* **Short problem**:
Quote all of the data below exactly, please.
-=-=-=-=-
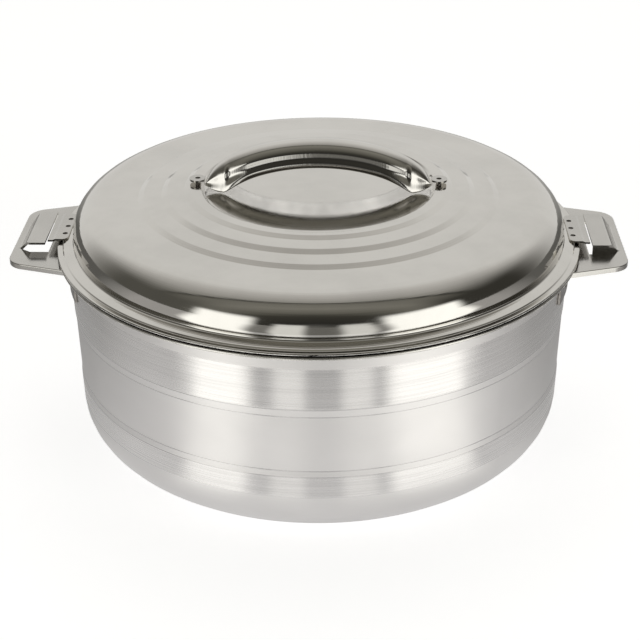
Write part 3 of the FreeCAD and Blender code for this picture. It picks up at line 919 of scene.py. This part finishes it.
def build_world(studio):
    """The mirrored room, which the camera sees as plain white."""
    world = bpy.data.worlds.new("studio")
    bpy.context.scene.world = world
    world.use_nodes = True
    finish = Finish(world.node_tree)
    x, y, z = finish.axes(finish.node("ShaderNodeTexCoord").out("Generated"))
    sweep = finish.ramp(y.arc_cosine() / math.pi, ROOM_STOPS)
    azimuth = azimuth_of(studio, x, y)
    wide, narrow = light_masks(finish, azimuth)
    side_tone = finish.mixed(finish.smooth(x, -0.3, 0.3), LEFT_SHADE, RIGHT_SHADE)
    beside = beside_mask(finish, azimuth) * (1 - finish.smooth(z, *BESIDE_TOP))
    room = finish.mixed(beside, sweep, side_tone)
    panels = (wide * (1 - finish.smooth(z, *WIDE_TOP))
              + NARROW_LEVEL * narrow * (1 - finish.smooth(z, *NARROW_TOP)))
    lit_room = finish.mixed(panels, room, light_colour(studio, LIGHT_TINT))
    camera_ray = finish.node("ShaderNodeLightPath").out("Is Camera Ray")
    tone = finish.mixed(camera_ray, lit_room, colour(studio.table_tint))
    shade = finish.node("ShaderNodeBackground", {}, {"Color": tone, "Strength": 1.0})
    finish.node("ShaderNodeOutputWorld", {}, {"Surface": shade})


def build_table(studio):
    """The table: matt white, and a painted pattern of lights where the steel mirrors it."""
    mesh = bpy.data.meshes.new("table")
    corners = [(x * TABLE_REACH, y * TABLE_REACH, -TABLE_DROP)
               for x, y in ((-1, -1), (1, -1), (1, 1), (-1, 1))]
    mesh.from_pydata(corners, [], [(0, 1, 2, 3)])
    table = bpy.data.objects.new("table", mesh)
    bpy.context.scene.collection.objects.link(table)
    material, finish = new_finish("table_white")
    matte = finish.node("ShaderNodeBsdfDiffuse", {},
                        {"Color": colour(studio.table_tint, TABLE_MATTE)})
    glow = finish.node("ShaderNodeEmission", {},
                       {"Color": colour(studio.table_tint), "Strength": TABLE_GLOW})
    lit = finish.node("ShaderNodeAddShader", {}, {0: matte, 1: glow})
    x, y = finish.axes(finish.place())[:2]
    radius = (x * x + y * y + 0.0001).root()
    front = 0.5 - 0.5 * y / radius
    spread = finish.smooth(radius, *SPREAD_RANGE, *SPREADS)
    wide, narrow = light_masks(finish, spread * azimuth_of(studio, x, y))
    near_lights = finish.smooth(radius, *LIGHTS_FROM) * (wide + NARROW_LEVEL_NEAR * narrow)
    near = finish.mixed(near_lights, finish.ramp(front, NEAR_STOPS),
                        light_colour(studio, LIGHT_TINT_NEAR))
    beyond = finish.mixed(wide + NARROW_LEVEL * narrow, finish.ramp(front, FAR_STOPS),
                          light_colour(studio, LIGHT_TINT))
    reflected = finish.mixed(finish.smooth(radius, *NEAR_TO_FAR), near, beyond)
    mirrored = finish.node("ShaderNodeEmission", {}, {"Color": reflected, "Strength": 1.0})
    rays = finish.node("ShaderNodeLightPath")
    seen = finish.node("ShaderNodeMixShader", {}, {0: rays.out("Is Camera Ray"), 1: matte, 2: lit})
    output(finish, finish.node("ShaderNodeMixShader", {},
                               {0: rays.out("Is Glossy Ray"), 1: seen, 2: mirrored}))
    mesh.materials.append(material)


def build_camera(studio):
    """The camera, turned round the pot with its lights."""
    data = bpy.data.cameras.new("camera")
    data.lens = studio.camera_lens
    data.sensor_width = 36.0
    data.shift_x = studio.camera_shift
    data.clip_end = 50.0
    camera = bpy.data.objects.new("camera", data)
    bpy.context.scene.collection.objects.link(camera)
    pitch = Matrix.Rotation(math.pi / 2 - studio.camera_pitch, 4, "X")
    roll = Matrix.Rotation(studio.camera_roll, 4, "Z")
    place = Matrix.Translation((0.0, -studio.camera_distance, studio.camera_height))
    turn = Matrix.Rotation(studio.camera_turn, 4, "Z")
    camera.matrix_world = turn @ place @ pitch @ roll
    bpy.context.scene.camera = camera


class CASSEROLE_OT_studio(bpy.types.Operator):
    """Sets up the table, the lamps and the camera"""
    bl_idname = "casserole.studio"
    bl_label = "Studio"

    def execute(self, context):
        studio = context.scene.casserole_studio
        build_world(studio)
        build_table(studio)
        level = studio.softbox_level
        softbox("left_softbox", studio, -42.0, 12.0, 1.3, 0.60, 0.72, level)
        softbox("right_softbox", studio, 46.0, 12.0, 1.3, 0.78, 0.72, level)
        build_camera(studio)
        context.scene.view_settings.view_transform = "Standard"
        return {"FINISHED"}


# ---- add-on ----------------------------------------------------------------------------

OPERATORS = (
    CASSEROLE_OT_pot_shells,
    CASSEROLE_OT_lid_shells,
    CASSEROLE_OT_lid_handle,
    CASSEROLE_OT_small_parts,
    CASSEROLE_OT_studio,
)


class CASSEROLE_PT_panel(bpy.types.Panel):
    """Lists the casserole's build steps"""
    bl_idname = "CASSEROLE_PT_panel"
    bl_label = "Casserole"
    bl_space_type = "VIEW_3D"
    bl_region_type = "UI"
    bl_category = "Casserole"

    def draw(self, context):
        for settings in (context.scene.casserole_sizes, context.scene.casserole_finish,
                         context.scene.casserole_studio):
            for name in settings.bl_rna.properties.keys():
                if name not in ("rna_type", "name"):
                    self.layout.prop(settings, name)
        for operator in OPERATORS:
            self.layout.operator(operator.bl_idname)


CLASSES = (CasseroleSizes, CasseroleFinish, StudioSettings, *OPERATORS, CASSEROLE_PT_panel)


def register():
    for cls in CLASSES:
        bpy.utils.register_class(cls)
    bpy.types.Scene.casserole_sizes = PointerProperty(type=CasseroleSizes)
    bpy.types.Scene.casserole_finish = PointerProperty(type=CasseroleFinish)
    bpy.types.Scene.casserole_studio = PointerProperty(type=StudioSettings)


def unregister():
    del bpy.types.Scene.casserole_sizes
    del bpy.types.Scene.casserole_finish
    del bpy.types.Scene.casserole_studio
    for cls in reversed(CLASSES):
        bpy.utils.unregister_class(cls)


def main():
    register()
    bpy.ops.casserole.pot_shells()
    bpy.ops.casserole.lid_shells()
    bpy.ops.casserole.lid_handle()
    bpy.ops.casserole.small_parts()
    bpy.ops.casserole.studio()


if __name__ == "__main__":
    main()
-=-=-=-=-
* **Result of this task**:
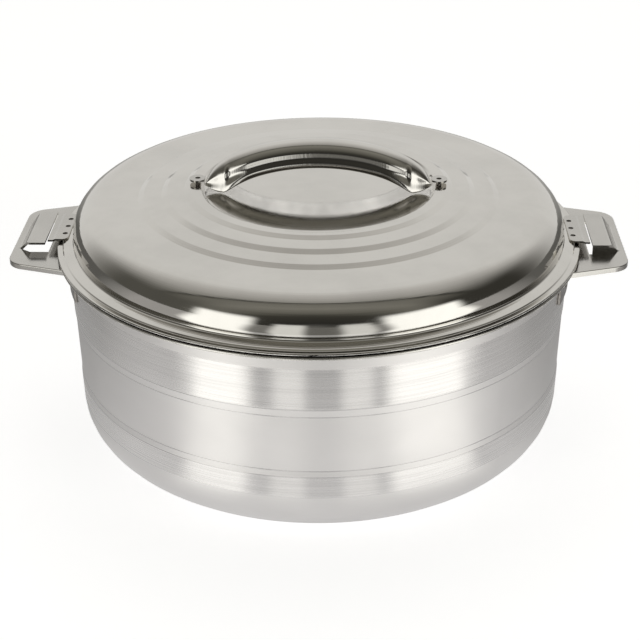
Write part 3 of the FreeCAD and Blender code for this picture. It picks up at line 919 of scene.py. This part finishes it.
def build_world(studio):
    """The mirrored room, which the camera sees as plain white."""
    world = bpy.data.worlds.new("studio")
    bpy.context.scene.world = world
    world.use_nodes = True
    finish = Finish(world.node_tree)
    x, y, z = finish.axes(finish.node("ShaderNodeTexCoord").out("Generated"))
    sweep = finish.ramp(y.arc_cosine() / math.pi, ROOM_STOPS)
    azimuth = azimuth_of(studio, x, y)
    wide, narrow = light_masks(finish, azimuth)
    side_tone = finish.mixed(finish.smooth(x, -0.3, 0.3), LEFT_SHADE, RIGHT_SHADE)
    beside = beside_mask(finish, azimuth) * (1 - finish.smooth(z, *BESIDE_TOP))
    room = finish.mixed(beside, sweep, side_tone)
    panels = (wide * (1 - finish.smooth(z, *WIDE_TOP))
              + NARROW_LEVEL * narrow * (1 - finish.smooth(z, *NARROW_TOP)))
    lit_room = finish.mixed(panels, room, light_colour(studio, LIGHT_TINT))
    camera_ray = finish.node("ShaderNodeLightPath").out("Is Camera Ray")
    tone = finish.mixed(camera_ray, lit_room, colour(studio.table_tint))
    shade = finish.node("ShaderNodeBackground", {}, {"Color": tone, "Strength": 1.0})
    finish.node("ShaderNodeOutputWorld", {}, {"Surface": shade})


def build_table(studio):
    """The table: matt white, and a painted pattern of lights where the steel mirrors it."""
    mesh = bpy.data.meshes.new("table")
    corners = [(x * TABLE_REACH, y * TABLE_REACH, -TABLE_DROP)
               for x, y in ((-1, -1), (1, -1), (1, 1), (-1, 1))]
    mesh.from_pydata(corners, [], [(0, 1, 2, 3)])
    table = bpy.data.objects.new("table", mesh)
    bpy.context.scene.collection.objects.link(table)
    material, finish = new_finish("table_white")
    matte = finish.node("ShaderNodeBsdfDiffuse", {},
                        {"Color": colour(studio.table_tint, TABLE_MATTE)})
    glow = finish.node("ShaderNodeEmission", {},
                       {"Color": colour(studio.table_tint), "Strength": TABLE_GLOW})
    lit = finish.node("ShaderNodeAddShader", {}, {0: matte, 1: glow})
    x, y = finish.axes(finish.place())[:2]
    radius = (x * x + y * y + 0.0001).root()
    front = 0.5 - 0.5 * y / radius
    spread = finish.smooth(radius, *SPREAD_RANGE, *SPREADS)
    wide, narrow = light_masks(finish, spread * azimuth_of(studio, x, y))
    near_lights = finish.smooth(radius, *LIGHTS_FROM) * (wide + NARROW_LEVEL_NEAR * narrow)
    near = finish.mixed(near_lights, finish.ramp(front, NEAR_STOPS),
                        light_colour(studio, LIGHT_TINT_NEAR))
    beyond = finish.mixed(wide + NARROW_LEVEL * narrow, finish.ramp(front, FAR_STOPS),
                          light_colour(studio, LIGHT_TINT))
    reflected = finish.mixed(finish.smooth(radius, *NEAR_TO_FAR), near, beyond)
    mirrored = finish.node("ShaderNodeEmission", {}, {"Color": reflected, "Strength": 1.0})
    rays = finish.node("ShaderNodeLightPath")
    seen = finish.node("ShaderNodeMixShader", {}, {0: rays.out("Is Camera Ray"), 1: matte, 2: lit})
    output(finish, finish.node("ShaderNodeMixShader", {},
                               {0: rays.out("Is Glossy Ray"), 1: seen, 2: mirrored}))
    mesh.materials.append(material)


def build_camera(studio):
    """The camera, turned round the pot with its lights."""
    data = bpy.data.cameras.new("camera")
    data.lens = studio.camera_lens
    data.sensor_width = 36.0
    data.shift_x = studio.camera_shift
    data.clip_end = 50.0
    camera = bpy.data.objects.new("camera", data)
    bpy.context.scene.collection.objects.link(camera)
    pitch = Matrix.Rotation(math.pi / 2 - studio.camera_pitch, 4, "X")
    roll = Matrix.Rotation(studio.camera_roll, 4, "Z")
    place = Matrix.Translation((0.0, -studio.camera_distance, studio.camera_height))
    turn = Matrix.Rotation(studio.camera_turn, 4, "Z")
    camera.matrix_world = turn @ place @ pitch @ roll
    bpy.context.scene.camera = camera


class CASSEROLE_OT_studio(bpy.types.Operator):
    """Sets up the table, the lamps and the camera"""
    bl_idname = "casserole.studio"
    bl_label = "Studio"

    def execute(self, context):
        studio = context.scene.casserole_studio
        build_world(studio)
        build_table(studio)
        level = studio.softbox_level
        softbox("left_softbox", studio, -42.0, 12.0, 1.3, 0.60, 0.72, level)
        softbox("right_softbox", studio, 46.0, 12.0, 1.3, 0.78, 0.72, level)
        build_camera(studio)
        context.scene.view_settings.view_transform = "Standard"
        return {"FINISHED"}


# ---- add-on ----------------------------------------------------------------------------

OPERATORS = (
    CASSEROLE_OT_pot_shells,
    CASSEROLE_OT_lid_shells,
    CASSEROLE_OT_lid_handle,
    CASSEROLE_OT_small_parts,
    CASSEROLE_OT_studio,
)


class CASSEROLE_PT_panel(bpy.types.Panel):
    """Lists the casserole's build steps"""
    bl_idname = "CASSEROLE_PT_panel"
    bl_label = "Casserole"
    bl_space_type = "VIEW_3D"
    bl_region_type = "UI"
    bl_category = "Casserole"

    def draw(self, context):
        for settings in (context.scene.casserole_sizes, context.scene.casserole_finish,
                         context.scene.casserole_studio):
            for name in settings.bl_rna.properties.keys():
                if name not in ("rna_type", "name"):
                    self.layout.prop(settings, name)
        for operator in OPERATORS:
            self.layout.operator(operator.bl_idname)


CLASSES = (CasseroleSizes, CasseroleFinish, StudioSettings, *OPERATORS, CASSEROLE_PT_panel)


def register():
    for cls in CLASSES:
        bpy.utils.register_class(cls)
    bpy.types.Scene.casserole_sizes = PointerProperty(type=CasseroleSizes)
    bpy.types.Scene.casserole_finish = PointerProperty(type=CasseroleFinish)
    bpy.types.Scene.casserole_studio = PointerProperty(type=StudioSettings)


def unregister():
    del bpy.types.Scene.casserole_sizes
    del bpy.types.Scene.casserole_finish
    del bpy.types.Scene.casserole_studio
    for cls in reversed(CLASSES):
        bpy.utils.unregister_class(cls)


def main():
    register()
    bpy.ops.casserole.pot_shells()
    bpy.ops.casserole.lid_shells()
    bpy.ops.casserole.lid_handle()
    bpy.ops.casserole.small_parts()
    bpy.ops.casserole.studio()


if __name__ == "__main__":
    main()